- Born: Abū al-Ḥasan ʿAlī ibn Bassām al-Shantarīnī 1058 CE Santarém, Al-Andalus (modern-day Portugal)
- Died: 1147 CE
- Occupations: Poet, Historian

Academic background
- Influences: Ibn Hayyan, Abu Mansur al-Tha'alibi

Academic work
- Era: Almoravid era
- Notable works: Dhakhīra fī mahāsin ahl al-Jazīra

= Ibn Bassam =

Arab Andalusian historian and poet (1058–1147)

Ibn Bassām or Ibn Bassām al-Shantarīnī (ابن بسام الشنتريني; 1058-1147) was an Arab-Andalusian poet and historian from al-Andalus. He was born in Santarém (sometimes spelled Shantarin or Xantarin) and hailed from the Banu Taghlib tribe. He died in 1147.

Ibn Bassam describes how the incessant invasions of the Christians forced him to run away from Santarém in Portugal, "the last of the cities of the west," after seeing his lands ravaged and his wealth destroyed, a ruined man with no possessions save his battered sword.

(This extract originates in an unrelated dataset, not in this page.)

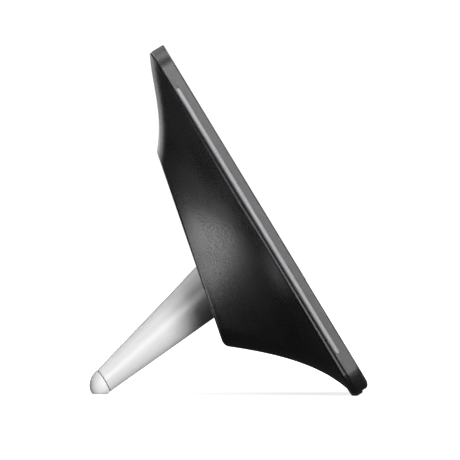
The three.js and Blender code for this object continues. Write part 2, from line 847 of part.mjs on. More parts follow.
function hollowRings() {
  const steps = 8;
  const top = innerLine(topFlare, flatRunDown, steps);
  const bottom = innerLine(bottomFlare, flatRun, steps);
  const count = Math.min(top.kept.length, bottom.kept.length);
  const pairs = top.kept.slice(0, count).map((p, k) => [p, bottom.kept[k]]);
  pairs.push([top.corner, bottom.corner]);
  return pairs.map(([t, b], k) =>
    headOutline(
      {
        side: coverWall * 0.5 + ((t.x + b.x) / 2) * sideScale,
        top: t.x,
        bottom: b.x,
        corner: Math.max(3, frameCorner - coverWall + (k / count) * (flatCorner - frameCorner)),
        depthTop: t.y,
        depthBottom: b.y,
      },
      3,
    ),
  );
}

function addRearCover() {
  const outer = loft(coverRings());
  const shell = cut(outer, loft(hollowRings()));

  const tongueOuter = bandWall + CLEARANCE;
  const tongueInner = tongueOuter + tongueThickness;
  const tongueFront = seamBack - tongueReach;
  const tongueBack = seamBack + 0.7;
  const tongue = cut(
    sheet(tongueOuter, frameCorner - tongueOuter, tongueFront, tongueBack),
    sheet(tongueInner, frameCorner - tongueInner, tongueFront - PAST, tongueBack + PAST),
  );
  const recessLining = common(
    outer,
    box(
      recessWallAt - recessWall,
      frameWidth,
      recessFront - recessWall,
      recessBack + recessWall,
      recessBottom - recessWall,
      recessTop + recessWall,
    ),
  );
  const bosses = caseScrews.map(([x, z]) =>
    bar(bossRadius, bossFront(z), flatDepthAt(z) - 1, x, z, 16),
  );
  const padRadius = socketFlange + 0.5;
  const pad = onFlat(bar(padRadius, -coverWall - socketPad, -coverWall + 0.5, 0, socketAt, 32));

  const holeRadius = discRadius + CLEARANCE + socketRing + CLEARANCE;
  const socketHole = onFlat(bar(holeRadius, -20, 2, 0, socketAt, 32));
  const outside = flatDepthBottom + 15;
  const counterbores = caseScrews.map(([x, z]) =>
    bar(screwHeadRadius + 0.4, seatDepth(z), outside, x, z, 16),
  );
  const screwHoles = caseScrews.map(([x, z]) => bar(postBore, bossFront(z) - PAST, outside, x, z, 12));
  const socketScrewHoles = socketScrews.map(([x, z]) =>
    onFlat(bar(1.2, -coverWall - socketPad - PAST, -coverWall, x, z, 12)),
  );
  const buttonHoles = buttons.map((button) => onFlat(buttonOpening(button)));

  const recess = box(recessWallAt, frameWidth, recessFront, recessBack, recessBottom, recessTop);
  const wallFrom = recessWallAt - recessWall - PAST;
  const wallTo = recessWallAt + PAST;
  const cardHole = box(
    wallFrom,
    wallTo,
    partsFront + 0.4 - CLEARANCE,
    partsFront + 0.4 + cardSlotHeight + CLEARANCE,
    cardAt - cardWidth / 2 - CLEARANCE,
    cardAt + cardWidth / 2 + CLEARANCE,
  );
  const usbHalf = usbHalfWidth + 0.05;
  const usbHole = box(wallFrom, wallTo, partsFront, partsFront + 4, usbAt - usbHalf, usbAt + usbHalf);
  const jackHoleRadius = jackBore + CLEARANCE;
  const jackHole = new THREE.CylinderGeometry(jackHoleRadius, jackHoleRadius, wallTo - wallFrom, 24)
    .rotateZ(Math.PI / 2)
    .translate((wallFrom + wallTo) / 2, partsFront + jackAxis, powerAt);

  const cover = cut(
    join(shell, tongue, recessLining, ...bosses, pad),
    socketHole,
    ...counterbores,
    ...screwHoles,
    ...socketScrewHoles,
    ...buttonHoles,
    recess,
    cardHole,
    usbHole,
    jackHole,
    footPocket(-1),
    footPocket(1),
  );
  add(head, "rear_cover", cover, "coverBlack");

  caseScrews.forEach(([x, z], i) => {
    const screw = screwGeometry(screwHeadRadius, screwHeadHeight, postBore - CLEARANCE, 8);
    add(head, `case_screw_${i + 1}`, screw.translate(x, seatDepth(z) + CLEARANCE, z), "steel");
  });
}

// ---------------------------------------------------------------- buttons and their switches

const buttons = [
  { name: "power", x: -outerButtonPitch, z: clusterAt, round: true },
  { name: "menu", x: outerButtonPitch, z: clusterAt, round: true },
  { name: "ok", x: 0, z: clusterAt, round: true },
  { name: "up", x: 0, z: clusterAt + keyPitch, width: keyLong, height: keyShort },
  { name: "down", x: 0, z: clusterAt - keyPitch, width: keyLong, height: keyShort },
  { name: "previous", x: -keyPitch, z: clusterAt, width: keyShort, height: keyLong },
  { name: "next", x: keyPitch, z: clusterAt, width: keyShort, height: keyLong },
];

function buttonSection(button, growth, y0, y1) {
  const { x, z } = button;
  if (button.round) return bar(buttonRadius + growth, y0, y1, x, z, 20);
  const corner = keyShort / 2 - 0.8 + growth;
  const shape = roundedShape(button.width + 2 * growth, button.height + 2 * growth, corner, x, z);
  return plate(shape, y0, y1, 2);
}

function buttonOpening(button) {
  return buttonSection(button, CLEARANCE, -coverWall - 1, 2);
}

const flangeTop = -coverWall - CLEARANCE;
const flangeBottom = flangeTop - buttonFlangeThickness;
const plungerTop = flangeBottom - buttonTravel - CLEARANCE;
const switchTop = plungerTop - plungerHeight;
const keyBoardTop = switchTop - switchHeight - CLEARANCE;

function addButtons() {
  for (const button of buttons) {
    const cap = join(
      buttonSection(button, 0, flangeTop - 0.1, -buttonSink),
      buttonSection(button, buttonFlange, flangeBottom, flangeTop),
    );
    add(flat, `button_${button.name}`, cap, "softBlack");

    const half = switchSide / 2;
    const { x, z } = button;
    const key = join(
      box(x - half, x + half, switchTop - switchHeight, switchTop, z - half, z + half),
      bar(plungerRadius, switchTop - 0.2, plungerTop, x, z, 16),
    );
    add(flat, `switch_${button.name}`, key, "steel");
  }
  const halfWidth = outerButtonPitch + 7;
  const low = clusterAt - keyPitch - 4;
  const high = clusterAt + keyPitch + 5;
  const shape = roundedShape(2 * halfWidth, high - low, 2, 0, (low + high) / 2);
  const board = plate(shape, keyBoardTop - keyBoardThickness, keyBoardTop, 2);
  add(flat, "key_board", board, "boardGreen");
}

// ---------------------------------------------------------------- leg socket

const socketScrewRadius = (discRadius + 2 * CLEARANCE + socketRing + socketFlange) / 2;
const socketScrews = [0, 1, 2].map((i) => {
  const angle = (i / 3) * FULL_TURN + Math.PI / 2;
  const x = socketScrewRadius * Math.cos(angle);
  return [x, socketAt + socketScrewRadius * Math.sin(angle)];
});

const recessFloor = discThickness + 2 * CLEARANCE;
const grooveTopY = -(lugTop - lugClearance);
const grooveBottomY = -(lugTop + lugThickness + lugClearance);
const boreRadius = spigotRadius + lugClearance;
const lugRadius = spigotRadius + lugReach;
const flangeFront = -(coverWall + socketPad + CLEARANCE);

function lugBlock(width, radius, y0, y1, turn) {
  const block = box(-radius, radius, y0, y1, -width / 2, width / 2);
  return common(block, bar(radius, y0 - 1, y1 + 1, 0, 0, 32)).rotateY(turn);
}

function addSocket() {
  const ringInner = discRadius + CLEARANCE;
  const ringOuter = ringInner + socketRing;
  const flangeBack = flangeFront - socketFlangeThickness;
  const cupFloor = -(socketCupDepth - 1.5);
  const grooveRadius = lugRadius + lugClearance;
  const profile = [
    [0, -socketCupDepth],
    [socketCupRadius, -socketCupDepth],
    [socketCupRadius, flangeBack],
    [socketFlange, flangeBack],
    [socketFlange, flangeFront],
    [ringOuter, flangeFront],
    [ringOuter, -0.2],
    [ringInner, -0.2],
    [ringInner, -recessFloor],
    [boreRadius, -recessFloor],
    [boreRadius, grooveTopY],
    [grooveRadius, grooveTopY],
    [grooveRadius, grooveBottomY],
    [boreRadius, grooveBottomY],
    [boreRadius, cupFloor],
    [0, cupFloor],
  ];
  const entry = lugBlock(
    lugWidth + 2 * lugClearance,
    grooveRadius,
    grooveTopY - 0.5,
    -recessFloor + 1,
    unlockTurn,
  );
  const holes = socketScrews.map(([x, z]) => bar(1.4, flangeBack - 1, flangeFront + 1, x, z - socketAt, 12));
  add(socket, "leg_socket", cut(turned(profile), entry, ...holes), "socketPlastic");

  socketScrews.forEach(([x, z], i) => {
    const screw = screwGeometry(2.1, 1.2, 1, 5.5)
      .rotateX(Math.PI)
      .translate(x, flangeBack - CLEARANCE, z - socketAt);
    add(socket, `socket_screw_${i + 1}`, screw, "steel");
  });
  add(socket, "detent_spring", waveRing(cupFloor), "steel");
}

// A flat wire ring that waves up and down, under the end of the spigot.
function waveRing(cupFloor) {
  const steps = 48;
  const outer = spigotRadius - 0.3;
  const inner = outer - springWidth;
  const level = (cupFloor - spigotDepth) / 2;
  const positions = [];
  const faces = [];
  for (let step = 0; step < steps; step++) {
    const angle = (step / steps) * FULL_TURN;
    const wave = level + springWave * Math.sin(springWaves * angle);
    for (const [radius, side] of [
      [inner, -1],
      [outer, -1],
      [outer, 1],
      [inner, 1],
    ]) {
      const y = wave + (side * springThickness) / 2;
      positions.push(radius * Math.cos(angle), y, radius * Math.sin(angle));
    }
    for (let i = 0; i < 4; i++) {
      const next = (i + 1) % 4;
      const [a, b] = [step * 4 + i, step * 4 + next];
      const ahead = ((step + 1) % steps) * 4;
      const [c, d] = [ahead + next, ahead + i];
      faces.push(a, b, c, a, c, d);
    }
  }
  const geometry = new THREE.BufferGeometry();
  geometry.setAttribute("position", new THREE.Float32BufferAttribute(positions, 3));
  geometry.setIndex(faces);
  return geometry;
}

// ---------------------------------------------------------------- leg

// One round section of the leg, by its distance behind the flat; its plane tips with the distance.
function legRing(distance, radius, tilt) {
  const points = [];
  for (let i = 0; i < legSteps; i++) {
    const angle = (i / legSteps) * FULL_TURN;
    const across = radius * Math.cos(angle);
    points.push(
      new THREE.Vector3(
        across - legSwing * distance,
        socketDepth + distance + across * Math.tan(tilt),
        socketHeight - legDrop * distance + radius * Math.sin(angle),
      ),
    );
  }
  return points;
}

const legRadiusAt = (distance) =>
  legBaseRadius + ((legEndRadius - legBaseRadius) * distance) / legLength;
const legTiltAt = (distance) => (seamTilt * Math.max(0, distance)) / legLength;

function legCone(from, to, wall, steps) {
  const rings = [];
  for (let step = 0; step <= steps; step++) {
    const distance = from + ((to - from) * step) / steps;
    rings.push(legRing(distance, legRadiusAt(distance) - wall, legTiltAt(distance)));
  }
  return loft(rings);
}

function addLeg() {
  const belowFlat = onFlat(box(-40, 40, -30, 0, socketAt - 40, socketAt + 40));
  const screwHole = onFlat(bar(2.2, -1, legSolidBase - 3, 0, socketAt, 16));
  const cone = cut(
    legCone(-6, legLength, 0, 5),
    belowFlat,
    screwHole,
    legCone(legSolidBase, legLength + 3, legWall, 3),
  );
  add(head, "leg_cone", cone, "silver");

  const shaft = turned([
    [0, -spigotDepth],
    [spigotRadius, -spigotDepth],
    [spigotRadius, -discThickness - CLEARANCE],
    [discRadius, -discThickness - CLEARANCE],
    [discRadius, -CLEARANCE],
    [0, -CLEARANCE],
  ]);
  const lugs = lugBlock(lugWidth, lugRadius, -lugTop - lugThickness, -lugTop, 0);
  const spigot = cut(
    join(shaft, lugs),
    bar(2.2, -spigotDepth - 1, 1, 0, 0, 16),
    bar(4, -spigotDepth - 1, -spigotDepth + 3, 0, 0, 20),
  );
  add(socket, "leg_spigot", spigot, "socketPlastic");

  const screw = screwGeometry(3.5, 2.2, 1.9, 17, 16)
    .rotateX(Math.PI)
    .translate(0, -spigotDepth + 3 - CLEARANCE, 0);
  add(socket, "leg_screw", screw, "steel");
}

function addLegTip() {
  const rings = [];
  const plugRadius = legRadiusAt(legLength) - legWall - CLEARANCE;
  const start = legLength + CLEARANCE;
  rings.push(legRing(legLength - tipPlugLength, plugRadius, seamTilt));
  rings.push(legRing(start, plugRadius, seamTilt));
  const domeSteps = 7;
  for (let step = 0; step <= domeSteps; step++) {
    const angle = (step / (domeSteps + 0.4)) * (Math.PI / 2);
    const radius = (legEndRadius + tipProud) * Math.cos(angle);
    rings.push(legRing(start + tipLength * Math.sin(angle), radius, seamTilt));
  }
  const table = box(-frameWidth, frameWidth, -frameWidth, 2 * frameWidth, -50, 0);
  const belowTable = table.applyMatrix4(headMatrix.clone().invert());
  add(head, "leg_tip", cut(loft(rings), belowTable), "whiteRubber");
}

// ---------------------------------------------------------------- assembly

addBezel();
addTrim();
addScreen();
addBracket();
addBoard();
addDisplayCable();
addSockets();
addRearCover();
addButtons();
addSocket();
addLeg();
addLegTip();
addFeet();

// The origin is at the bottom of the outline, in the middle of it.
photoFrame.updateMatrixWorld(true);
const outline = new THREE.Box3().setFromObject(photoFrame, true);
head.position.y -= (outline.min.y + outline.max.y) / 2;
head.position.z -= outline.min.z;

export default photoFrame;
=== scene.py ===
"""Looks for the tabletop digital photo frame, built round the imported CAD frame."""

import json
import math

import bmesh
import bpy
from mathutils import Matrix, Vector


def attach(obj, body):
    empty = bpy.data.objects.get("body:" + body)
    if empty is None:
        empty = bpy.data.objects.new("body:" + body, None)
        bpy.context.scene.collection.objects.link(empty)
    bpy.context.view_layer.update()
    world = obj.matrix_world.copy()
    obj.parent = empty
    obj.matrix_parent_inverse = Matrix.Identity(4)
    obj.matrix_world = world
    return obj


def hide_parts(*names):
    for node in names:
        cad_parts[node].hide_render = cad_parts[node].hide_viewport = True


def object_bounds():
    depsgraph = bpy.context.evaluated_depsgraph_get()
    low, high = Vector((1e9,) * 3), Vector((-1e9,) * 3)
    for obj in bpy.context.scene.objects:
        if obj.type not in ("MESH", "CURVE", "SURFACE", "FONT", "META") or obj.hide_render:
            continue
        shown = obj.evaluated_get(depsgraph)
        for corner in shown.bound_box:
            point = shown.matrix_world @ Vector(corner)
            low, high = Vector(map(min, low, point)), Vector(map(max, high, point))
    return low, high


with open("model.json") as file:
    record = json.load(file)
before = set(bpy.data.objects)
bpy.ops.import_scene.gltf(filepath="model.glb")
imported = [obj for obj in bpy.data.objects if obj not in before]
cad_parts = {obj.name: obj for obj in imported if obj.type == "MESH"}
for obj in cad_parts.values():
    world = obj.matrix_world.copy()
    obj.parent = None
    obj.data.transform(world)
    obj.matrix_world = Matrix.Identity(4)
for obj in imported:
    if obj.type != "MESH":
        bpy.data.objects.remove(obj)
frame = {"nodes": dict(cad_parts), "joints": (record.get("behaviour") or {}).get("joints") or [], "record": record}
cad_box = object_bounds()

MM = 0.001
LEAN = math.radians(31.24)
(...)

Especially well known is his anthology Dhakhīra fī mahāsin ahl al-Jazīra (The Treasury concerning the Merits of the People of Iberia), an important source relating to the Almoravid dynasty. In an article about the poet Abū Bakr 'Ubāda ibn Mā' as-Samā' in this work, Ibn Bassam describes the invention of the muwaššaḥ, ascribing the invention to the 10th century blind poet Muhammad Mahmud al-Qabri or Ibn ‘Abd Rabbih.

==Editions and translations==
- ʼAbī ʼal-Ḥasan ʻAlī ibn Bassām ʼal-Shantarīnī, ʼal-Dhakhīrah fī maḥāsin ahl ʼal-Jazīrah, ed. by Iḥsān ʻAbbās, 4 vols in 8 (Bayrūt: Dār ʼal-Thaqāfah, 1978–81), https://al-maktaba.org/book/1035, https://archive.org/details/zakhera_mahasen_jazeera
- 'Ibn Bassām, from Al-dhakhīra fī maḥāsin ahl al-Jazīra translation, trans. by Ross Brann, in Medieval Iberia, ed. by Remie Constable, 2nd edn (Philadelphia: University of Pennsylvania Press, 2011), pp. 125–27.